Die Aufführung des Requiems im Orchesterkonzert der Festspiele, Mittwoch im Großen Haus, machte die hier angeschnittene Problematik besonders deutlich. Herbert von Karajan, die Berliner Philharmoniker, die Konzertvereinigung Wiener Staatsopernchor und der Chor der Nationaloper Sofia sowie die Solisten Mirella Freni, Agnes Baltsa, José Carreras und Ruggero Raimondi brachten eine Wiedergabe zustande, die bei aller Dramatik und Expressivität ein Höchstmaß an Vergeistigung hatte. Der Maestro verwandelte seinen Lieblingsraum buchstäblich in eine Kathedrale und die ekstatischen Klangwirkungen die er bei sparsamster Zeichengebung vom Aufführungsapparat erzielte, behielten stets ihren sakralen Charakter.

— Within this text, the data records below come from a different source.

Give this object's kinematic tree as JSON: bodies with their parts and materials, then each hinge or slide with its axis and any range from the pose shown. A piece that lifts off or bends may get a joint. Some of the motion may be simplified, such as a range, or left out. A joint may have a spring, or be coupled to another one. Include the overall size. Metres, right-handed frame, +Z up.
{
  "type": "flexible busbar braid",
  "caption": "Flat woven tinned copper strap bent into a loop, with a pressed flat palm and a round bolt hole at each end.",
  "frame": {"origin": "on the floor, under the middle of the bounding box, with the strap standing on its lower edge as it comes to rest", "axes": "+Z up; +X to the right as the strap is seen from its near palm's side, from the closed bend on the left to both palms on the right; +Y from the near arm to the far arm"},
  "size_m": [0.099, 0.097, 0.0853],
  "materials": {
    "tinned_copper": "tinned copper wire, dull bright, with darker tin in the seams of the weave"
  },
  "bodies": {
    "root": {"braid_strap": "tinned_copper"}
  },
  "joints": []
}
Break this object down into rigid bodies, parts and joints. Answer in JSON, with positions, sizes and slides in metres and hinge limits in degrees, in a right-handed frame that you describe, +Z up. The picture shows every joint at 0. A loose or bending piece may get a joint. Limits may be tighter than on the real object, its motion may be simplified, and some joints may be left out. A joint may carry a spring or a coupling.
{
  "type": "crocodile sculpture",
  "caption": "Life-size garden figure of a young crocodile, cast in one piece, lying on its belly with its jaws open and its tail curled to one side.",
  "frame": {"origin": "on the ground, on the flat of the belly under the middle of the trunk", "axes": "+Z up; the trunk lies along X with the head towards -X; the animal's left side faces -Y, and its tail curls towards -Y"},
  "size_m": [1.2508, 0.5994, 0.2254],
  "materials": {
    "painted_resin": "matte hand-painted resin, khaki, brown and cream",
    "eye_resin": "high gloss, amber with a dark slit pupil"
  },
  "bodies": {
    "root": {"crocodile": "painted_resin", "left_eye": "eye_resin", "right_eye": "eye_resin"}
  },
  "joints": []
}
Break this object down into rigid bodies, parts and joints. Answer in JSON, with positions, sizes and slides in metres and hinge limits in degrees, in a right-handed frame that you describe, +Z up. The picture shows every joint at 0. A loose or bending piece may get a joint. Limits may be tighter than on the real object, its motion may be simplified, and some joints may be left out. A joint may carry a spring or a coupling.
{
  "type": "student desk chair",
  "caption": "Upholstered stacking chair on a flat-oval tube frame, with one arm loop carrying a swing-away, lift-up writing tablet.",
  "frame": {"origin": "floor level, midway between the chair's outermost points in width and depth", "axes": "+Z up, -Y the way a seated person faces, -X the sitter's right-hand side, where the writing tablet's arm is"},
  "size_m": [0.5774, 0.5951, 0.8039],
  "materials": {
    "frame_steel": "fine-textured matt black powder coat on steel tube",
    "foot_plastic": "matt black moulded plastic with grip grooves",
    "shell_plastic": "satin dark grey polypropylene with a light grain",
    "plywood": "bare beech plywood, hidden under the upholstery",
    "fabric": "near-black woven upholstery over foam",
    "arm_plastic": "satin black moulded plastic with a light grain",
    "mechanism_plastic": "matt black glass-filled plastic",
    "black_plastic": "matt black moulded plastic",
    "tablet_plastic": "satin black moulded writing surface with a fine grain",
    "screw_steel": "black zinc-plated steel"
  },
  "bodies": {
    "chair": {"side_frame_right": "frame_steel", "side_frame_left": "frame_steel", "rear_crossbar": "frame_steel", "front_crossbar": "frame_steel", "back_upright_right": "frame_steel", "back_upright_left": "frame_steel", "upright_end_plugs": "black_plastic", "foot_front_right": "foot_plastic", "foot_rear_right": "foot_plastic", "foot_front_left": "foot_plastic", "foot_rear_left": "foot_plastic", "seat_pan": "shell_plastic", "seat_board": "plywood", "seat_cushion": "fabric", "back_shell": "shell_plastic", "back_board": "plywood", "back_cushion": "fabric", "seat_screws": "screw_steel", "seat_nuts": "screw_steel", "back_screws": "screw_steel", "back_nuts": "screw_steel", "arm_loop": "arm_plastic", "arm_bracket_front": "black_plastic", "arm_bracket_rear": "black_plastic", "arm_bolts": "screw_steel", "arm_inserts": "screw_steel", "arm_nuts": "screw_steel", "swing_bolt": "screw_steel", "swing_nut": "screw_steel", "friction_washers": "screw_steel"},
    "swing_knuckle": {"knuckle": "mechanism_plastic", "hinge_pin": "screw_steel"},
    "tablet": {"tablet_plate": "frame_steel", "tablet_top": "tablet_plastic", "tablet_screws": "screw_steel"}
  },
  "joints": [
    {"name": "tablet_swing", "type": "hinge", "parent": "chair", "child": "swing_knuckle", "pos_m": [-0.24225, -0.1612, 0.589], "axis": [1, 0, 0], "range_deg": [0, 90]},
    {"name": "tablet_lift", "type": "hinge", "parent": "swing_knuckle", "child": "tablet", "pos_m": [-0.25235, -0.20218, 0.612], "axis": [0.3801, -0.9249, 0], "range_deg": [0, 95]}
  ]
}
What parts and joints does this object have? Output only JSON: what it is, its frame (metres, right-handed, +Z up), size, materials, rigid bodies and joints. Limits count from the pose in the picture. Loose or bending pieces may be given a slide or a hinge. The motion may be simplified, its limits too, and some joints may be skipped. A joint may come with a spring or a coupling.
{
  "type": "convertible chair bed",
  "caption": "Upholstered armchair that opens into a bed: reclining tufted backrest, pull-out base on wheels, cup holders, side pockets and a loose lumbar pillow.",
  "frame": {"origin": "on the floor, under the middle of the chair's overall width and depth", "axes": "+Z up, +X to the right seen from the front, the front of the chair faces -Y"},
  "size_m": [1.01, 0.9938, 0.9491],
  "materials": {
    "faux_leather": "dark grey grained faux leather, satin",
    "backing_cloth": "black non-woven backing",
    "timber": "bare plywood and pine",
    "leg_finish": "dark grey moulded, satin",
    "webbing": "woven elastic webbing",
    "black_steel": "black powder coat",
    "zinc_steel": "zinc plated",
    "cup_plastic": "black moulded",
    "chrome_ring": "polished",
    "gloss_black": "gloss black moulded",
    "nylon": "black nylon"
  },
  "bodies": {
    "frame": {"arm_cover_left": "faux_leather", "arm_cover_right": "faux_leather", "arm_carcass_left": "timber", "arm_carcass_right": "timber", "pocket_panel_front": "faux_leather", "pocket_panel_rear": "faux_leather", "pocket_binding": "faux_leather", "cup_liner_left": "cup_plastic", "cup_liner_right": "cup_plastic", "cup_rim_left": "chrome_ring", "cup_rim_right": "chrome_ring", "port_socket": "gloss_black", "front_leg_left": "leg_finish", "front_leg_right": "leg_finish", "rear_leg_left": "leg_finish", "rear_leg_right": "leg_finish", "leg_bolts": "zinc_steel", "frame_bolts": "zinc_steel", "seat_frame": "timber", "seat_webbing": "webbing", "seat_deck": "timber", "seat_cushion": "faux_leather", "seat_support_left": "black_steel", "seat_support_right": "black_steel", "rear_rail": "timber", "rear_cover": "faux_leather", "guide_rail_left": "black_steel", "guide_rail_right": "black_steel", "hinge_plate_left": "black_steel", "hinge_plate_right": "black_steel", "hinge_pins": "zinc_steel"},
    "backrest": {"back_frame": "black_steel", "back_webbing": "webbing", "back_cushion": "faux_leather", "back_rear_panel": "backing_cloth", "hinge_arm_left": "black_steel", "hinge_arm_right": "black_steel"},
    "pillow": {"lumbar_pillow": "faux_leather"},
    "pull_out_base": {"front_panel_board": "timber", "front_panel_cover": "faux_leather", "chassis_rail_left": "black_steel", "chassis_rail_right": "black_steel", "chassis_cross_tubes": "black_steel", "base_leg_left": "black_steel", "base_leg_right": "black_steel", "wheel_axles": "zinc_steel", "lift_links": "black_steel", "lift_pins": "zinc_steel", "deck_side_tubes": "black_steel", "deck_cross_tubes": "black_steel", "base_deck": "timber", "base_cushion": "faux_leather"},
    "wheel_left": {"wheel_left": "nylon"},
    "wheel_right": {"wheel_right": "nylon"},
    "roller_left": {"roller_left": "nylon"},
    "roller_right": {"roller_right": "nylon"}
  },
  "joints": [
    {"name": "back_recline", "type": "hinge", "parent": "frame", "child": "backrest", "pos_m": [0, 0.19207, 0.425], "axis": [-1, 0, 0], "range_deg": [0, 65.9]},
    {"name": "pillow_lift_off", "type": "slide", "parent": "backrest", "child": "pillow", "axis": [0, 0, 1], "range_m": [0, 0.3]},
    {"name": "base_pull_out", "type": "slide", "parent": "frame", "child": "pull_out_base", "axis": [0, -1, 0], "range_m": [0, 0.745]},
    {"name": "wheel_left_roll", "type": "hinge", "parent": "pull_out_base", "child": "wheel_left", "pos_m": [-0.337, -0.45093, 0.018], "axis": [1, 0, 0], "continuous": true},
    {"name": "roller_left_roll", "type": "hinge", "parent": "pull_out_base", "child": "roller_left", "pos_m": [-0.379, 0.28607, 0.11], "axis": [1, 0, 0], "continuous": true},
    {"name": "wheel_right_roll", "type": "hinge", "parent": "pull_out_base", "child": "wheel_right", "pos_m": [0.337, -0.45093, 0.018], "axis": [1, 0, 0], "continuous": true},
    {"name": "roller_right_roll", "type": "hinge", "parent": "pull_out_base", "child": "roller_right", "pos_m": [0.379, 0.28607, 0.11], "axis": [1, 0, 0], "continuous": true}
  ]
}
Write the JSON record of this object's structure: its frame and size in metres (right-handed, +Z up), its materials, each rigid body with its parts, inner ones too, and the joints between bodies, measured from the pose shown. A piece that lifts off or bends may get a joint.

Vergleiche mit dem früheren Karajan oder mit der erst kürzlich gehörten Übertragung der von Riccardo Muti geleiteten Aufführung in Verona ließen erkennen, welch extreme Verinnerlichung die Dramatik bei dieser Wiedergabe erfuhr.

 

Zudem hatte Karajan ein Ensemble um sich, das seinen Vorstellungen in jeder Hinsicht gerecht wurde. Die beiden Chöre hatte Walter Hagen-Groll zu einem Klangkörper zusammengeschweißt, der auf Karajans leiseste Andeutungen reagierte, der sich zu einem Flüstern reduzieren ließ (..Requiem aeternam”), den Fugato-Sätzen die Transparenz eines Kirchen -Cantus verlieh und in den “Dies Irae"-Ausbrüchen die Stimmgewalt mit gebändigter Vehemenz hervortreten ließ. Die herrlich klingenden Philharmoniker, im Blech besonders stark besetzt, paßten sich in gekonnter Flexibilität den dynamischen Anforderungen an. Unter den Solisten war Mirella Freni ein Ereignis für sich. Ihre Stimme hat an dramatischer Intensität gewonnen, ohne dabei den lyrischen Zauber eingehüllt zu haben. José Carreras strahlender Tenor gefiel besonders im Lyrischen ("Hostias"). Agnes Baltsa schien nicht in bester stimmlicher Verfassung, vor allem am Anfang (“Liber scriptus"), vermochte sich jedoch später zu steigern. Ruggero Raimondis tadellose sängerische Leistung büßte ihre Wirkung dadurch ein, daß seine Stimmlage dieser Partie nicht entspricht.

 

In Italien wird auch in der Kirche gejubelt. Umso mehr im Großen Festspielhaus zu Salzburg.